• **Collected material**:
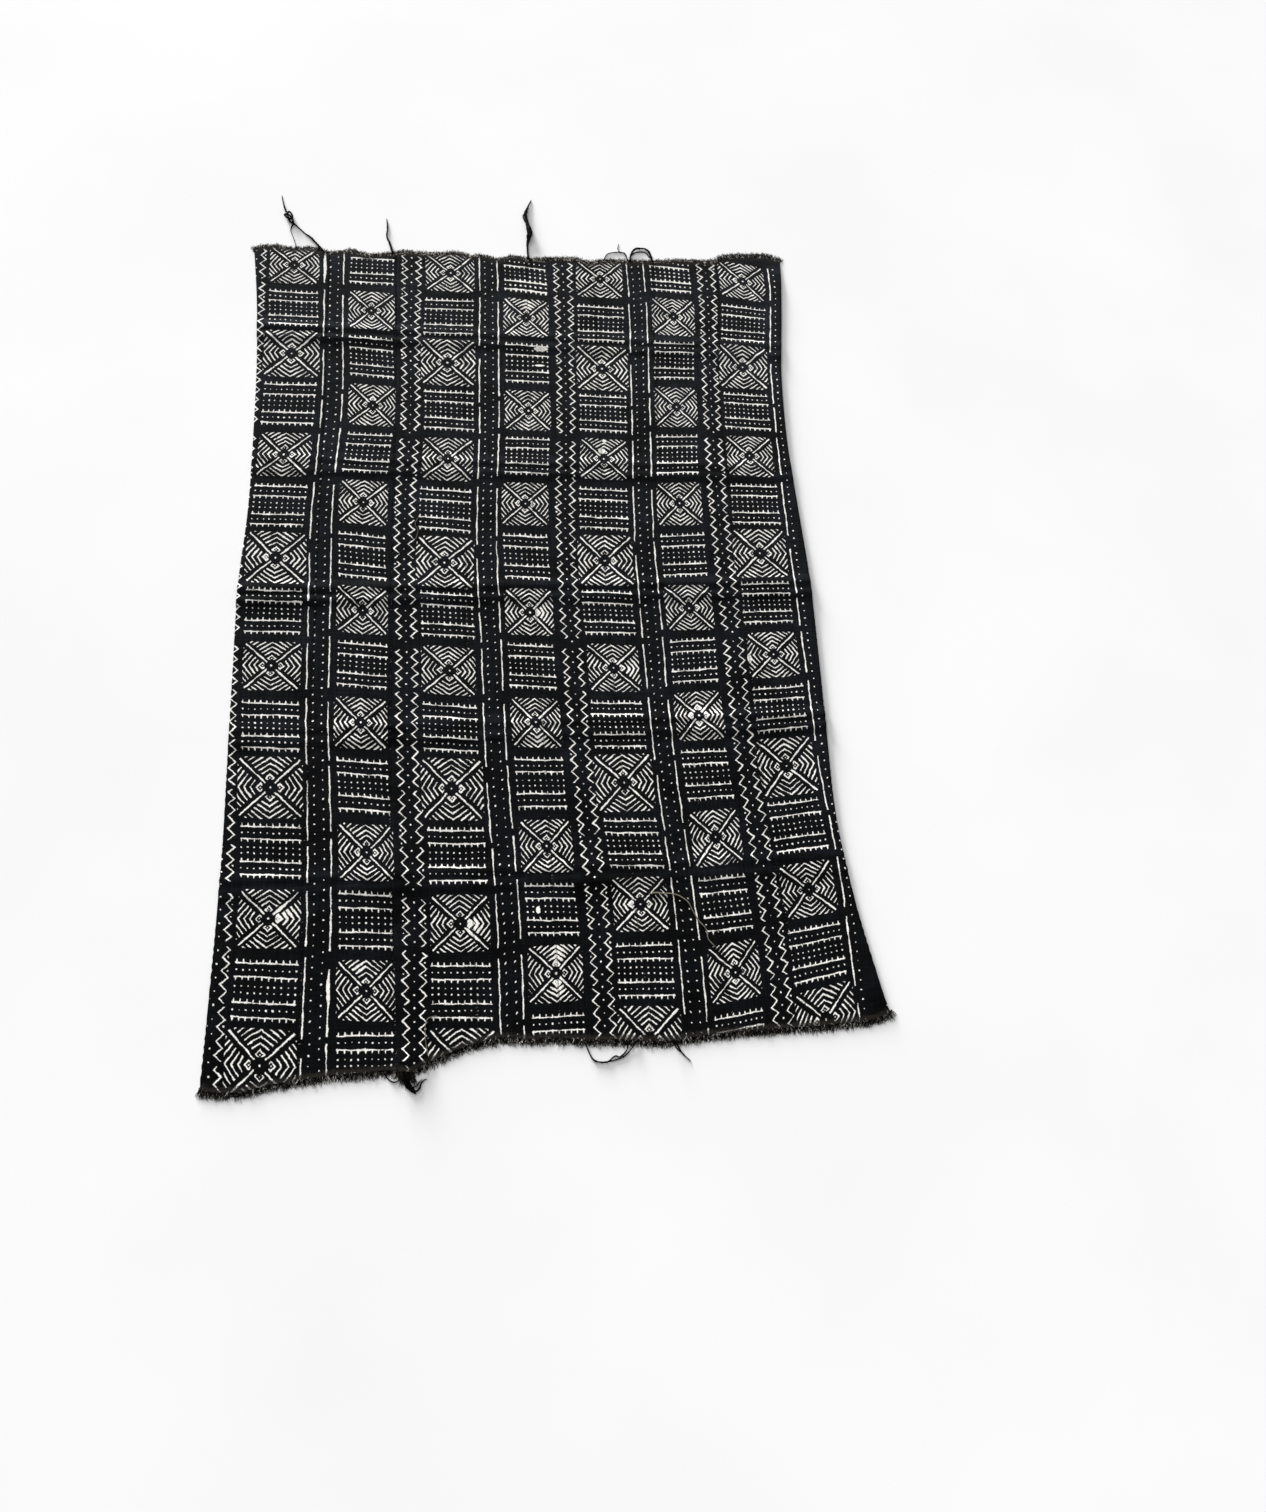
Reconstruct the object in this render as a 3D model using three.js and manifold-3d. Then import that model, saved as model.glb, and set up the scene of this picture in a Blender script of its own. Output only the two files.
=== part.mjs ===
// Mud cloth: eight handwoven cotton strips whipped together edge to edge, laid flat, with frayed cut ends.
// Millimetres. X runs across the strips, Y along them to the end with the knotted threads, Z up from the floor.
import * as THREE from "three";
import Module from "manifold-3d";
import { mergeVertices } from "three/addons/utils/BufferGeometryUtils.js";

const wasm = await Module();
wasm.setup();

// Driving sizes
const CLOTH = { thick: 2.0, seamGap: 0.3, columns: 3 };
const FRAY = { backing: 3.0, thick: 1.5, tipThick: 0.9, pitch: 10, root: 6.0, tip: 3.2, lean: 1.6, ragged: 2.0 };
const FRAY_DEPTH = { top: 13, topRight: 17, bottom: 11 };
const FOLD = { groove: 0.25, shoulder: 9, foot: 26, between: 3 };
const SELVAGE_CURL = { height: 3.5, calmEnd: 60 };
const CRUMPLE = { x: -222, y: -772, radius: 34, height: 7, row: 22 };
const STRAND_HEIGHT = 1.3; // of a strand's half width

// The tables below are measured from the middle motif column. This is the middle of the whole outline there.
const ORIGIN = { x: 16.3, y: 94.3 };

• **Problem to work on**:
Give the material above again, word for word.

• **Response to the exercise**:
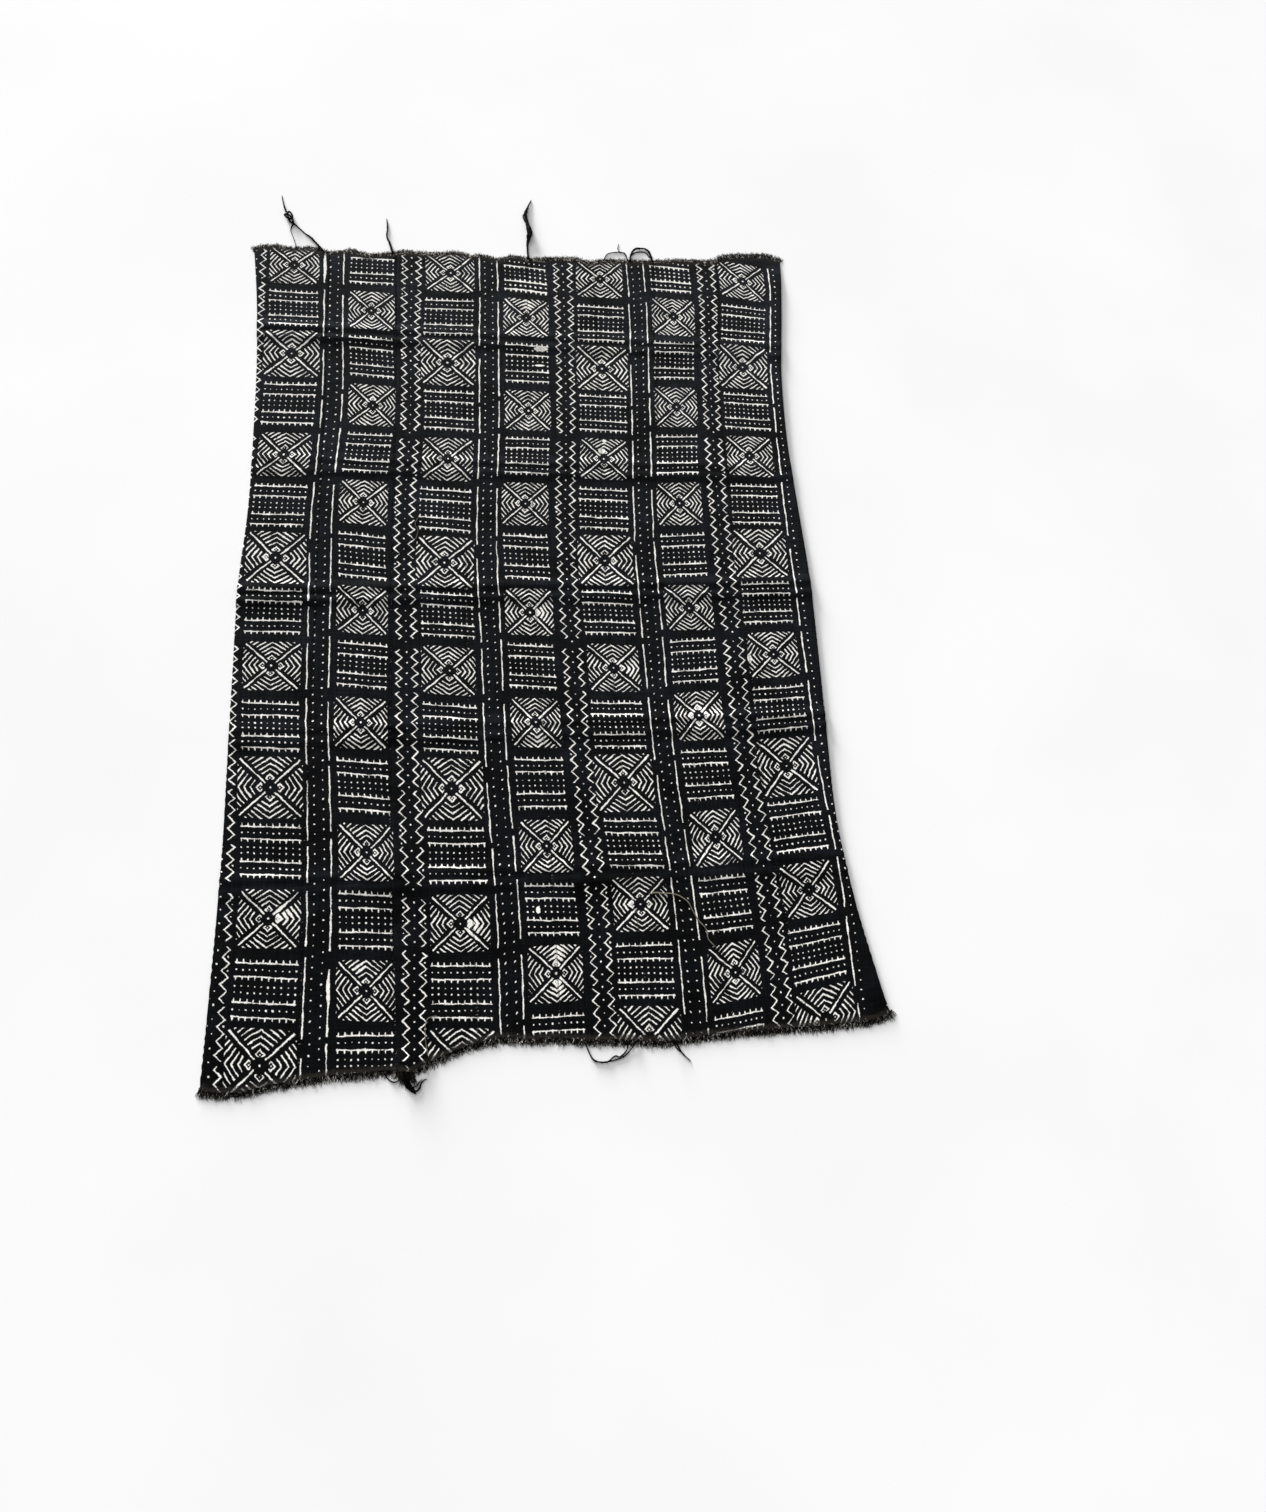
Reconstruct the object in this render as a 3D model using three.js and manifold-3d. Then import that model, saved as model.glb, and set up the scene of this picture in a Blender script of its own. Output only the two files.
=== part.mjs ===
// Mud cloth: eight handwoven cotton strips whipped together edge to edge, laid flat, with frayed cut ends.
// Millimetres. X runs across the strips, Y along them to the end with the knotted threads, Z up from the floor.
import * as THREE from "three";
import Module from "manifold-3d";
import { mergeVertices } from "three/addons/utils/BufferGeometryUtils.js";

const wasm = await Module();
wasm.setup();

// Driving sizes
const CLOTH = { thick: 2.0, seamGap: 0.3, columns: 3 };
const FRAY = { backing: 3.0, thick: 1.5, tipThick: 0.9, pitch: 10, root: 6.0, tip: 3.2, lean: 1.6, ragged: 2.0 };
const FRAY_DEPTH = { top: 13, topRight: 17, bottom: 11 };
const FOLD = { groove: 0.25, shoulder: 9, foot: 26, between: 3 };
const SELVAGE_CURL = { height: 3.5, calmEnd: 60 };
const CRUMPLE = { x: -222, y: -772, radius: 34, height: 7, row: 22 };
const STRAND_HEIGHT = 1.3; // of a strand's half width

// The tables below are measured from the middle motif column. This is the middle of the whole outline there.
const ORIGIN = { x: 16.3, y: 94.3 };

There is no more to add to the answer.